In any version, Lolita tells of the affair between Humbert Humbert and Lolita Haze, a middle-aged man and a newly pubescent "nymphet." But while Kubrick's may be named after the book and its title character, it has little to do with either. As Lyne's screenwriter Stephen Schiff told Vanity Fair, Kubrick might well have named it Quilty--after the hipster playwright who mercilessly taunts professor Humbert by acting as his guilty conscience. Played in the movie with scene-stealing zeal by Peter Sellers ("I'm Spartacus...Are you here to free the slaves?"), Quilty has been read as the director's surrogate, which in turn requires seeing James Mason's stuffy Humbert as Kubrick's backbiting parody of Nabokov. (Hardly a stretch, since both Lolita and Lolita function as stolen property, passed from a tenured man of letters to his irreverent satirist.) The irony is that, while Kubrick may have likened himself to an ad-libbing thief of arts in 1962, his current persona seems the epitome of Humbert: the dour, fastidious academic, ironically undone by his desire for complete control.

Fittingly, Kubrick's movie opens with a perfect image of obsessive fetishism: a soft-focus close-up of Humbert cradling Lolita's bare leg as he paints her toenails, the music dripping with sarcastic melodrama. Besides punning on "pedicure" and "pedophilia," this shot reflects Lolita's split personality, torn as it is between a critique of obsessive-compulsion and the thing itself. (Kubrick hired a stand-in cinematographer expressly for this one shot.) When the scene is repeated later, amid Humbert's barely contained paranoia about where his fetish has been sleeping, it seems to become a self-portrait of the auteur: the image of a man indulging his obsession, but having no fun doing it. True, the movie is stuffed with playful double entendres about Lolita (Sue Lyon) getting her cavities filled, her mother's "cherry pies," and Humbert feeling "limp as a noodle," but it's also formally cold and relentlessly self-reflexive--ending up, like all Kubrick films, as the cinematic equivalent of an abuse of power.

But where's the victim's voice in this picture? Will Dominique Swain, Lyne's 15-year-old Lolita, succeed in her noble bid to give the character, as she told Esquire, a "point of view"? Will Lyne align with Humbert (Jeremy Irons) and pit his Quilty (Frank Langella) against Kubrick? Suffice to say that, even after two films (not to mention a 1971 stage musical and a short-lived stint on Broadway in '81), this material will hardly have been exhausted. Perhaps someday a precocious young product of digital video and cinema studies will make a Kubrickian bio-pic of Kubrick on the set of Lolita.
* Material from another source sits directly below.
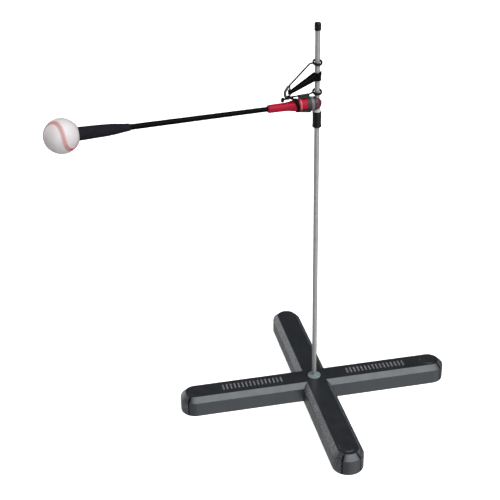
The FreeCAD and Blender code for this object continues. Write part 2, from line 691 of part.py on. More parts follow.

But let's hope it's a girl. Because while Lyne's version will undoubtedly be fascinating, Lolita still begs the interpretation of a Sadie Benning or Sarah Jacobson--someone to reclaim the nymphet as artiste.

Speaking of girls as seen by Hollywood guys, F.W. Murnau's extremely rare City Girl (1928) plays Wednesday in Stevens Square Park. Like Lolita, the waitressing title character (Mary Duncan) takes a symbolic back seat in her own story, as her life is directed by men: a Minnesota wheat farmer's son (Charles Farrell) who brings the city girl home as his wife, and the farmer's distrusting dad (David Torrence), convinced that the bride is a nymphet. Shot in Oregon as the German filmmaker's follow-up to his American Sunrise, City Girl was taken out of Murnau's hands, recut, and partly reshot by Fox studio hacks. Still, like Sunrise, it remains the personal story of two humans whose lives are altered by the environment around them, aptly rendered in a poetic-realist style that seems to combine dreams and actuality, country and city, freedom and constraint. If Murnau displays appreciably more sympathy for the girl than Kubrick, it may be because control was one of his themes but not one of his privileges.